** Start **

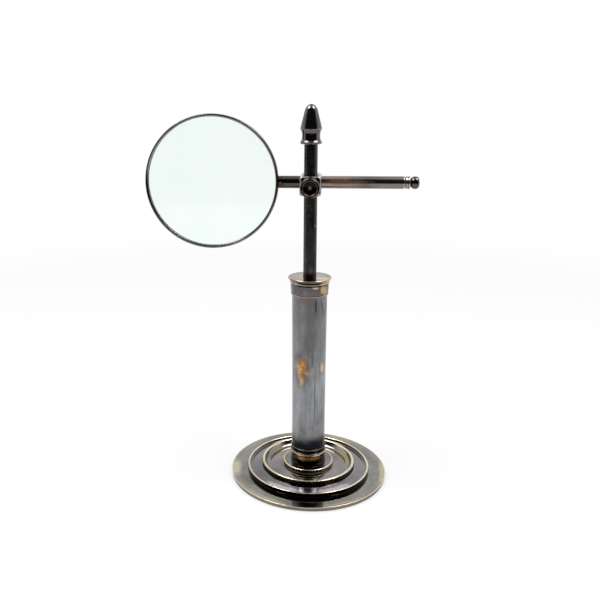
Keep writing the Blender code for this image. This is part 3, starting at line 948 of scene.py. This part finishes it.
def make_block(metal, block_centre, arm_centre):
    low, high = span("clamp_block")
    solid = bevelled_block("clamp_cube", low, high)
    post_bush = span("post_bush")[1].x
    arm_bush = (span("arm_bush")[1].y - span("arm_bush")[0].y) / 2
    half_high = high.z - block_centre.z
    half_wide = high.x
    bores = [
        (bore_outline(post_bush + GAP, -half_high, half_high, 0.35, ("low", "high")), "Z", block_centre),
        (bore_outline(arm_bush + GAP, -half_wide, half_wide, 0.35, ("low", "high")), "X", arm_centre),
        (bore_outline(SCREW_BORE_R, 5.0, -low.y, 0.3, ("high",)), "-Y", block_centre),
        (bore_outline(STUD_BORE_R, -high.y, -17.5, 0.3, ("low",)), "-Y", Vector((0, 0, arm_centre.z))),
    ]
    mesh = carved(solid, [lathe_object("tool", *bore) for bore in bores])
    wear = []
    for vertex in mesh.vertices:
        at = vertex.co / MM
        gaps = sorted(min(at[i] - low[i], high[i] - at[i]) for i in range(3))
        on_bevel = 0.02 < gaps[0] < BLOCK_BEVEL and gaps[1] < BLOCK_BEVEL
        wear.append(0.5 if on_bevel else 0.0)
    finish_mesh("clamp_cube", mesh, wear, metal, "block", ["clamp_block"])


def bush_outline(rod, radius, half):
    return closed([
        (rod + GAP, half, 0.12, 0.3),
        (radius, half, 0.15, 0.6),
        (radius, -half, 0.15, 0.6),
        (rod + GAP, -half, 0.12, 0.3),
    ])


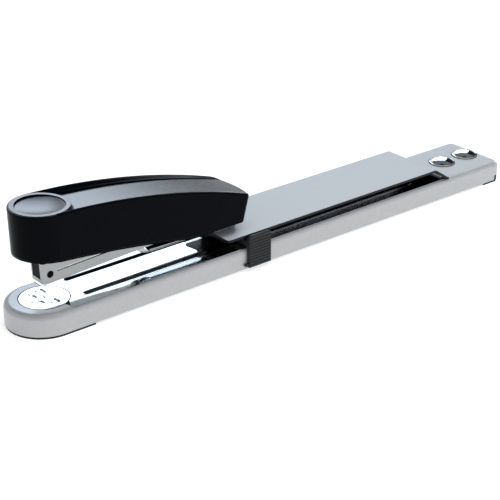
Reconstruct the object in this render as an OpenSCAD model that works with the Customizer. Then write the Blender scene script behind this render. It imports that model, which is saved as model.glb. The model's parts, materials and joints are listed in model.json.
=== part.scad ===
// Long-arm stapler for 24/6 staples. Millimetres, +X from nose to tail, +Z up.
// Modules work from the tip of the nose, on the table; at_nose() puts the origin under the middle.

/* [Base] */
// Length from the nose to the tail
total_length = 386; // [380:1:420]
// Width of the base and of the arm plate
base_width = 46; // [45:1:48]
// Height of the top of the base above the table
base_top = 15.1; // [14.6:0.1:15.4]
// Thickness of the base sheet
base_sheet = 1.5; // [1.2:0.1:1.8]
// Radius of the rounded top edge
edge_radius = 3.5; // [2.5:0.5:4]
// Height of the rubber feet under the base
foot_height = 1.5; // [1:0.1:2]

/* [Bed plate] */
// Thickness of the polished bed plate
bed_sheet = 0.6; // [0.4:0.1:0.8]
// Depth of the two pressed troughs
trough_depth = 1.2; // [0.6:0.1:1.5]
// Distance of each trough from the centre line
trough_offset = 11; // [10:0.5:12]

/* [Anvil] */
// Distance of the anvil's centre from the nose
anvil_x = 23.8; // [23:0.1:25]
// Radius of the anvil disc
anvil_radius = 15.2; // [14:0.1:15.4]

/* [Arm plate] */
// Distance of the plate's front edge from the nose
arm_front = 141.4; // [138:0.1:142]
// Height of the plate's top above the table
arm_top = 24.6; // [24:0.1:25]
// Thickness of the arm plate
arm_sheet = 1.6; // [1.2:0.1:1.8]
// Distance of the start of the ramp from the nose
ramp_start = 321.5; // [318:0.5:324]
// Radius of the domed tail rivets
rivet_radius = 9; // [7:0.5:9.5]

/* [Magazine] */
// Outer width of the magazine
magazine_width = 14.6; // [14.4:0.1:14.8]
// Height of the magazine's walls
magazine_height = 13; // [12.8:0.1:13.2]
// Slope of the magazine, nose down
magazine_tilt = 2.55; // [2.4:0.05:2.7]

/* [Cover] */
// Outer width of the cover
cover_width = 37.2; // [37:0.1:38]
// Wall thickness of the cover
cover_wall = 2.2; // [1.8:0.1:2.4]
// Radius of the thumb dish
dish_radius = 14.5; // [13:0.5:14.5]

/* [Paper stop] */
// Distance of the front of the stop from the nose
stop_x = 156; // [156:1:160]
// Length of the stop along the base
stop_length = 17.3; // [14:0.1:18]

/* [Hidden] */
$fn = 64;

half_base = base_width / 2;
nose_x = half_base;
inner_half = half_base - base_sheet;
inner_top = base_top - base_sheet;
inner_corner = edge_radius - base_sheet;
wide = 200;
foot_end = 44;
foot_plug_end = 42;
foot_plug_top = 5;
rear_foot_x = [372, total_length - 1.9];
rear_plug_x = [374, total_length - base_sheet - 0.2];
lug_x = [382, 384];

// the bed plate lies in a shallow seat in the base's top
bed_x = [30, 332.4];
bed_half = half_base - 1.6;
bed_floor = base_top - bed_sheet;
window_x = [41.6, 326];
window_half = 17;
trough_x = [45, 308];
trough_half = 2.5;

// the arm plate's tail lies in a seat, one sheet lower than the arm
tail_seat = 14.1;
tail_x = [334, total_length - 2.4];
tail_half = half_base - 1.3;
tail_top = tail_seat + arm_sheet;
arm_corner = 2;
ramp_run = 13.5;
ramp_angle = atan((arm_top - tail_top) / ramp_run);
ramp_shift = arm_sheet * tan(ramp_angle / 2);
rivet_x = [351.5, 374.2];
rivet_shank = 4;
rivet_rise = 3.6;
rivet_tail_radius = 7;
rivet_tail = 1.2;
dome_radius = (rivet_radius * rivet_radius + rivet_rise * rivet_rise) / (2 * rivet_rise);
stiffener_sheet = 2;
stiffener_x = [340, total_length - 4];
seat_sheet = tail_seat - base_sheet;

// the anvil turns on a stem in a seat welded under the base's top
anvil_gap = 0.2;
anvil_seat_radius = 18.5;
anvil_seat_sheet = 1.5;
seat_top = inner_top;
stem_radius = 3;
stem_bottom = 8;
clip_bottom = 8.8;
clip_height = 0.8;
clip_groove = 0.6;
clip_radius = 5.5;
washer_radius = 5.8;
// forming grooves: distance behind the stem, distance from the centre line, half length
grooves = [[-3.8, 4.3, 2.4], [3.8, 7.6, 3.2]];
groove_radius = 1.2;

// magazine frame: u runs along the magazine, y across, w up from its floor
mag_x = 20;
mag_z = 26.7;
mag_wall = 0.8;
mag_half = magazine_width / 2;
mag_inner = mag_half - mag_wall;
mag_length = 136;
mag_round = 2.6;
slot_u = [10.1, 112];
slot_w = [5.9, 7.1];
peg_u = 4.9;
peg_w = 5.7;
peg_radius = 2.2;
pivot_u = 132;
pivot_w = 4.5;
pivot_x = mag_x + pivot_u * cos(magazine_tilt) - pivot_w * sin(magazine_tilt);
pivot_z = mag_z + pivot_u * sin(magazine_tilt) + pivot_w * cos(magazine_tilt);
pin_radius = 2;
pin_bore = 2.06;
pin_half = 15.2;
pin_clip_y = 10.75;
pin_clip_radius = 3.6;
pin_clip_sheet = 0.6;
ear_inner = 9;
ear_sheet = 1.2;
bracket_sheet = 1.2;
ear_width = 8.8;
ear_radius = 5;
bracket_head_radius = 3.4;
bracket_head = 0.8;
leaf_sheet = 0.5;
leaf_half = 5;
bracket_z = arm_top + leaf_sheet;
bracket_x = [142.2, 157];
bracket_rivet_x = [145.8, 152.8];
rail_half = 5.4;
rail_top = 7.9;
rail_u = [5.4, 112];
rail_sheet = 0.8;
staple_half = 6.45;
staple_bottom = 2.2;
staple_top = 8.8;
staple_wire = 0.6;
staple_u = [4.3, 56.3];
pusher_u = [56.5, 66.5];
rod_radius = 1.2;
rod_w = 11;
rod_start = 5.2;
seat_u = [108, 112];
coil_gap = 0.6;
coil_turns = 12;
coil_radius = 1.65;
coil_wire = 0.28;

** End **

__WHAT THE TASK REQUIRES__
Take the listing above and write it out again exactly.

__THE RESULT__
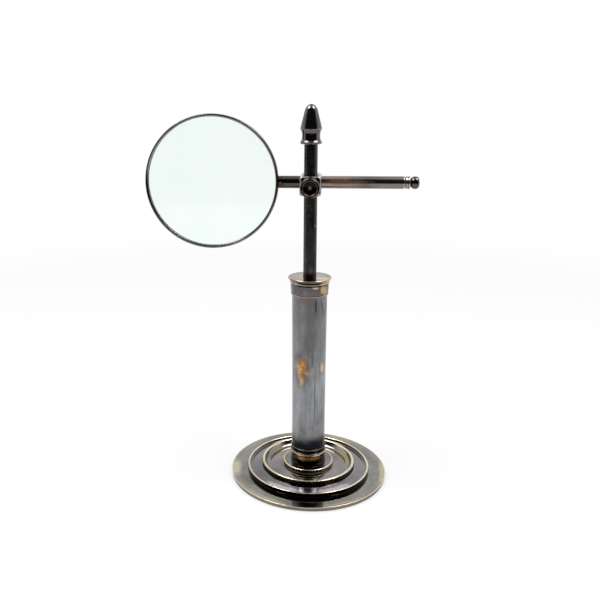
Keep writing the Blender code for this image. This is part 3, starting at line 948 of scene.py. This part finishes it.
def make_block(metal, block_centre, arm_centre):
    low, high = span("clamp_block")
    solid = bevelled_block("clamp_cube", low, high)
    post_bush = span("post_bush")[1].x
    arm_bush = (span("arm_bush")[1].y - span("arm_bush")[0].y) / 2
    half_high = high.z - block_centre.z
    half_wide = high.x
    bores = [
        (bore_outline(post_bush + GAP, -half_high, half_high, 0.35, ("low", "high")), "Z", block_centre),
        (bore_outline(arm_bush + GAP, -half_wide, half_wide, 0.35, ("low", "high")), "X", arm_centre),
        (bore_outline(SCREW_BORE_R, 5.0, -low.y, 0.3, ("high",)), "-Y", block_centre),
        (bore_outline(STUD_BORE_R, -high.y, -17.5, 0.3, ("low",)), "-Y", Vector((0, 0, arm_centre.z))),
    ]
    mesh = carved(solid, [lathe_object("tool", *bore) for bore in bores])
    wear = []
    for vertex in mesh.vertices:
        at = vertex.co / MM
        gaps = sorted(min(at[i] - low[i], high[i] - at[i]) for i in range(3))
        on_bevel = 0.02 < gaps[0] < BLOCK_BEVEL and gaps[1] < BLOCK_BEVEL
        wear.append(0.5 if on_bevel else 0.0)
    finish_mesh("clamp_cube", mesh, wear, metal, "block", ["clamp_block"])


def bush_outline(rod, radius, half):
    return closed([
        (rod + GAP, half, 0.12, 0.3),
        (radius, half, 0.15, 0.6),
        (radius, -half, 0.15, 0.6),
        (rod + GAP, -half, 0.12, 0.3),
    ])


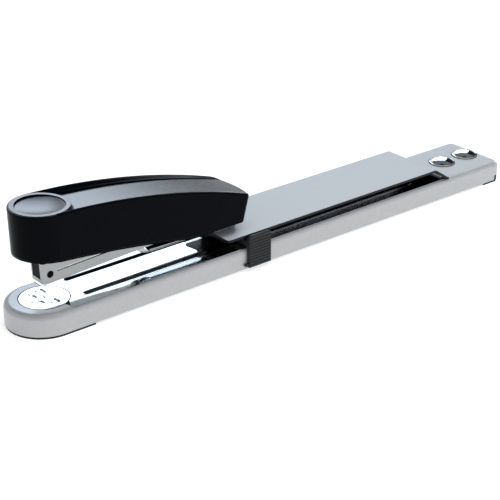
Reconstruct the object in this render as an OpenSCAD model that works with the Customizer. Then write the Blender scene script behind this render. It imports that model, which is saved as model.glb. The model's parts, materials and joints are listed in model.json.
=== part.scad ===
// Long-arm stapler for 24/6 staples. Millimetres, +X from nose to tail, +Z up.
// Modules work from the tip of the nose, on the table; at_nose() puts the origin under the middle.

/* [Base] */
// Length from the nose to the tail
total_length = 386; // [380:1:420]
// Width of the base and of the arm plate
base_width = 46; // [45:1:48]
// Height of the top of the base above the table
base_top = 15.1; // [14.6:0.1:15.4]
// Thickness of the base sheet
base_sheet = 1.5; // [1.2:0.1:1.8]
// Radius of the rounded top edge
edge_radius = 3.5; // [2.5:0.5:4]
// Height of the rubber feet under the base
foot_height = 1.5; // [1:0.1:2]

/* [Bed plate] */
// Thickness of the polished bed plate
bed_sheet = 0.6; // [0.4:0.1:0.8]
// Depth of the two pressed troughs
trough_depth = 1.2; // [0.6:0.1:1.5]
// Distance of each trough from the centre line
trough_offset = 11; // [10:0.5:12]

/* [Anvil] */
// Distance of the anvil's centre from the nose
anvil_x = 23.8; // [23:0.1:25]
// Radius of the anvil disc
anvil_radius = 15.2; // [14:0.1:15.4]

/* [Arm plate] */
// Distance of the plate's front edge from the nose
arm_front = 141.4; // [138:0.1:142]
// Height of the plate's top above the table
arm_top = 24.6; // [24:0.1:25]
// Thickness of the arm plate
arm_sheet = 1.6; // [1.2:0.1:1.8]
// Distance of the start of the ramp from the nose
ramp_start = 321.5; // [318:0.5:324]
// Radius of the domed tail rivets
rivet_radius = 9; // [7:0.5:9.5]

/* [Magazine] */
// Outer width of the magazine
magazine_width = 14.6; // [14.4:0.1:14.8]
// Height of the magazine's walls
magazine_height = 13; // [12.8:0.1:13.2]
// Slope of the magazine, nose down
magazine_tilt = 2.55; // [2.4:0.05:2.7]

/* [Cover] */
// Outer width of the cover
cover_width = 37.2; // [37:0.1:38]
// Wall thickness of the cover
cover_wall = 2.2; // [1.8:0.1:2.4]
// Radius of the thumb dish
dish_radius = 14.5; // [13:0.5:14.5]

/* [Paper stop] */
// Distance of the front of the stop from the nose
stop_x = 156; // [156:1:160]
// Length of the stop along the base
stop_length = 17.3; // [14:0.1:18]

/* [Hidden] */
$fn = 64;

half_base = base_width / 2;
nose_x = half_base;
inner_half = half_base - base_sheet;
inner_top = base_top - base_sheet;
inner_corner = edge_radius - base_sheet;
wide = 200;
foot_end = 44;
foot_plug_end = 42;
foot_plug_top = 5;
rear_foot_x = [372, total_length - 1.9];
rear_plug_x = [374, total_length - base_sheet - 0.2];
lug_x = [382, 384];

// the bed plate lies in a shallow seat in the base's top
bed_x = [30, 332.4];
bed_half = half_base - 1.6;
bed_floor = base_top - bed_sheet;
window_x = [41.6, 326];
window_half = 17;
trough_x = [45, 308];
trough_half = 2.5;

// the arm plate's tail lies in a seat, one sheet lower than the arm
tail_seat = 14.1;
tail_x = [334, total_length - 2.4];
tail_half = half_base - 1.3;
tail_top = tail_seat + arm_sheet;
arm_corner = 2;
ramp_run = 13.5;
ramp_angle = atan((arm_top - tail_top) / ramp_run);
ramp_shift = arm_sheet * tan(ramp_angle / 2);
rivet_x = [351.5, 374.2];
rivet_shank = 4;
rivet_rise = 3.6;
rivet_tail_radius = 7;
rivet_tail = 1.2;
dome_radius = (rivet_radius * rivet_radius + rivet_rise * rivet_rise) / (2 * rivet_rise);
stiffener_sheet = 2;
stiffener_x = [340, total_length - 4];
seat_sheet = tail_seat - base_sheet;

// the anvil turns on a stem in a seat welded under the base's top
anvil_gap = 0.2;
anvil_seat_radius = 18.5;
anvil_seat_sheet = 1.5;
seat_top = inner_top;
stem_radius = 3;
stem_bottom = 8;
clip_bottom = 8.8;
clip_height = 0.8;
clip_groove = 0.6;
clip_radius = 5.5;
washer_radius = 5.8;
// forming grooves: distance behind the stem, distance from the centre line, half length
grooves = [[-3.8, 4.3, 2.4], [3.8, 7.6, 3.2]];
groove_radius = 1.2;

// magazine frame: u runs along the magazine, y across, w up from its floor
mag_x = 20;
mag_z = 26.7;
mag_wall = 0.8;
mag_half = magazine_width / 2;
mag_inner = mag_half - mag_wall;
mag_length = 136;
mag_round = 2.6;
slot_u = [10.1, 112];
slot_w = [5.9, 7.1];
peg_u = 4.9;
peg_w = 5.7;
peg_radius = 2.2;
pivot_u = 132;
pivot_w = 4.5;
pivot_x = mag_x + pivot_u * cos(magazine_tilt) - pivot_w * sin(magazine_tilt);
pivot_z = mag_z + pivot_u * sin(magazine_tilt) + pivot_w * cos(magazine_tilt);
pin_radius = 2;
pin_bore = 2.06;
pin_half = 15.2;
pin_clip_y = 10.75;
pin_clip_radius = 3.6;
pin_clip_sheet = 0.6;
ear_inner = 9;
ear_sheet = 1.2;
bracket_sheet = 1.2;
ear_width = 8.8;
ear_radius = 5;
bracket_head_radius = 3.4;
bracket_head = 0.8;
leaf_sheet = 0.5;
leaf_half = 5;
bracket_z = arm_top + leaf_sheet;
bracket_x = [142.2, 157];
bracket_rivet_x = [145.8, 152.8];
rail_half = 5.4;
rail_top = 7.9;
rail_u = [5.4, 112];
rail_sheet = 0.8;
staple_half = 6.45;
staple_bottom = 2.2;
staple_top = 8.8;
staple_wire = 0.6;
staple_u = [4.3, 56.3];
pusher_u = [56.5, 66.5];
rod_radius = 1.2;
rod_w = 11;
rod_start = 5.2;
seat_u = [108, 112];
coil_gap = 0.6;
coil_turns = 12;
coil_radius = 1.65;
coil_wire = 0.28;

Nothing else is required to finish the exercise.